Natalie: We can be 100% sure that this is when that happens. But yeah, I’m interested to catch up with the Henry situation, if he has been acting out more. We might see the strain of maybe him not really liking Jake. Or resenting Jake being around when his dad isn’t, as opposed to it being just him and his mom.
Megan: Yeah like he can handle his parents being separated, but when Jake is there it just makes Ted’s absence more stark for Henry.
Natalie: It might become clear that Henry is starting to really suffer with Ted being gone, or that Jake is parenting Henry in a way that is not great. But the Nate of it all should be interesting. We talked about how we haven’t seen him at work, what his attitude is like there these days. So all the nice, lovely, genuine Nate stuff we’ve recently seen might get thrown against him having a fully different attitude there. Then again, he did want to go and speak to Ted at the game before Rupert intervened. But I don’t think progress for anyone is linear, you know? In the trailer clip of Henry, Ted and Beard waving at him, he looked pretty negative about it. Maybe, if today is a bad day, he thinks mind games are afoot.
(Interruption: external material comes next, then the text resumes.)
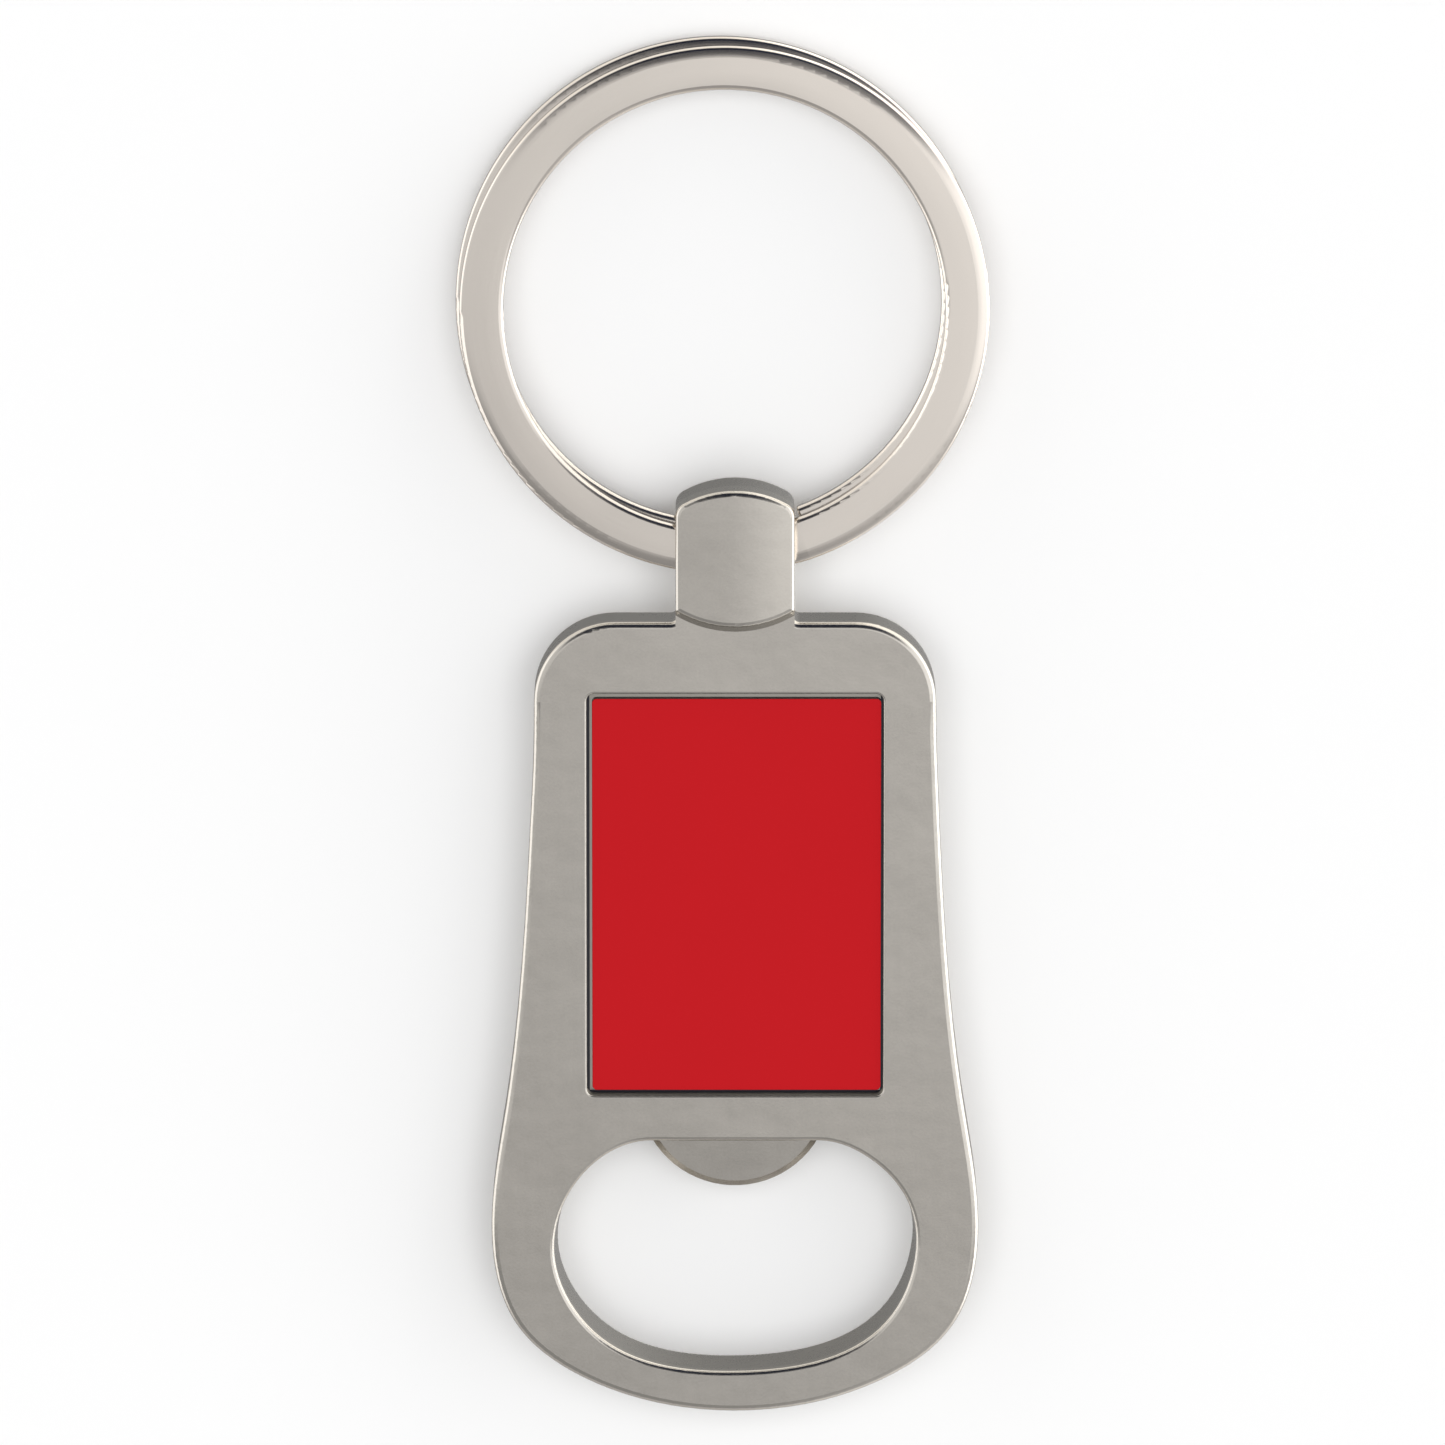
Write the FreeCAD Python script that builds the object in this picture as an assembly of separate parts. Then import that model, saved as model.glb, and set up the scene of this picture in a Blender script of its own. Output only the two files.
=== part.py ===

Megan: Yeah I think he could just be a bit flustered, like…managers really don’t often go and watch other teams in their league play in person. It could just be that it throws Nate off – especially if the match isn’t going so well. I’d like to see more of how Nate interacts with his players though at this point. That would give me more of a sense of his attitude at work than how he interacts with Ted, who we know he is very not normal about.
Natalie: Yeah, for sure. Next week will be the end of the “second act,” two thirds of the way through the season, and given what last year’s episode 8 was like, I’m expecting very big things. For multiple people.
Megan: No runtime yet, the shortest we’ve had so far is 47 minutes. If this is as big as “Man City” I can only assume it’s going to shoot back up to over an hour, like “Sunflowers.”
Natalie: It’s possible. But either way I think it’ll be the most impactful episode so far this season.